Can you imagine… live, behind-the-scenes footage of Zach Wilson making Aaron Rodgers’ life hell in practice every day? Or Bobby Saleh letting us into his office to show us where he keeps all the receipts? Or Aaron taking his Ayuasca seminar to training camp and telling the rest of the team what he just told a Denver psychedelics conference last week.

"AYAHUASCA, 48 TDS, 5 INTERCEPTIONS, MVP, WHAT ARE YOU GONNA SAY." Freaking IONIC. Yes, I want that energy on Hard Knocks. I need that energy on Hard Knocks. It could actually be fun again. It could actually be watchable.

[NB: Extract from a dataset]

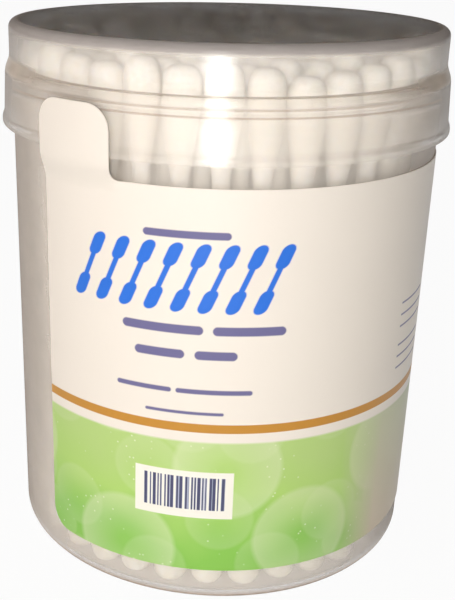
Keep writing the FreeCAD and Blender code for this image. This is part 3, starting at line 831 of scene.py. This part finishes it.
# Lamps, in metres: the key is a tall strip behind the camera that shows as the streak on the lid, keyEdge
# softens the streak's sides and glow its surroundings, above is a soft top light, and fill a wide one at the
# left.
lamps = {
    "key": {"place": (-0.013, -0.27, 0.113), "size": (0.05, 0.19), "power": 0.185,
            "colour": (1.0, 0.978, 0.935)},
    "keyEdge": {"place": (-0.013, -0.272, 0.113), "size": (0.086, 0.21), "power": 0.195,
                "colour": (1.0, 0.978, 0.935)},
    "glow": {"place": (-0.065, -0.29, 0.12), "size": (0.2, 0.23), "power": 0.11,
             "colour": (1.0, 0.965, 0.91)},
    "above": {"place": (-0.1, -0.02, 0.65), "size": (0.5, 0.5), "power": 0.38, "colour": (1.0, 0.95, 0.9)},
    "fill": {"place": (-0.48, -0.48, 0.2), "size": (0.4, 0.4), "power": 0.44, "colour": (1.0, 0.82, 0.72)},
}
lampAim = Vector((0, 0, 0.04))
for lampName, sizes in lamps.items():
    lamp = bpy.data.lights.new(lampName, "AREA")
    lamp.shape = "ELLIPSE"
    lamp.size, lamp.size_y = sizes["size"]
    lamp.energy = sizes["power"]
    lamp.color = sizes["colour"]
    holder = bpy.data.objects.new(lampName, lamp)
    holder.location = sizes["place"]
    holder.rotation_euler = (lampAim - holder.location).to_track_quat("-Z", "Y").to_euler()
    bpy.context.scene.collection.objects.link(holder)
print("stage and lamps")

# Camera, at the photograph's angle. The photograph is cropped off centre, so the lens is shifted.
photoCamera = {
    "place": (0, -0.15134, 0.09210), "clip": 0.01,  # m
    "turn": (70.385, -0.864, 3.980),  # degrees
    "lens": 60.158, "sensor": 36,  # mm
    "shift": (0.1177, -0.0404),
}
camera = bpy.data.objects.new("camera", bpy.data.cameras.new("camera"))
camera.location = photoCamera["place"]
camera.rotation_euler = [math.radians(turn) for turn in photoCamera["turn"]]
camera.data.lens = photoCamera["lens"]
camera.data.shift_x, camera.data.shift_y = photoCamera["shift"]
camera.data.sensor_width = photoCamera["sensor"]
camera.data.clip_start = photoCamera["clip"]
bpy.context.scene.collection.objects.link(camera)
bpy.context.scene.camera = camera
bpy.context.scene.view_settings.view_transform = "Standard"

But if we’re being honest, there's just no way it would ever top the original. Sequels rarely do and there's a very high bar here... The 2010 version with Rex Ryan. And Tim Tebow. And Antonio Cromartie. That’s the bar, and I honestly can't see this team clearing it. In fact, I don't think it's ever been cleared... That had to be the best season of Hard Knocks ever. The show has been all downhill from there.

There’s no way Robert Receipts is gonna do a slow motion recreation of Tebow jogging shirtless in the rain, as epic as that would be. I don't think he has a LET’S GO EAT A GDAMN SNACK in him, either.

"Make sure we go play like the New York Jets, and not some slap BLEEP team"… that’s pretty incredible. Bob Saleh should actually go back and watch and take notes. On how to be a clown I mean, not how to coach the team. Rex was an insufferable mess of a head football coach, but he made a damn good clown. Still does actually.

He even said some funny things that year that were actually kinda right. 

I can’t believe I’m saying this, but Rex is right. EFF UNDER THE RADAR. Y’all didn’t sign Aaron Rodgers to hide. Y’all didn’t announce Super Bowl intentions to shy away from the cameras.

But again, if you get the show, you gotta beat the original. And beating the original means doing something more incredible than Antonio Cromartie trying to remember the names of his kids.

Like I said, it's a high bar. But these Jets better start preparing because soon it's gonna be them  This is exactly what you asked for, and you're getting it. You guys wanted to be relevant, welcome to relevance.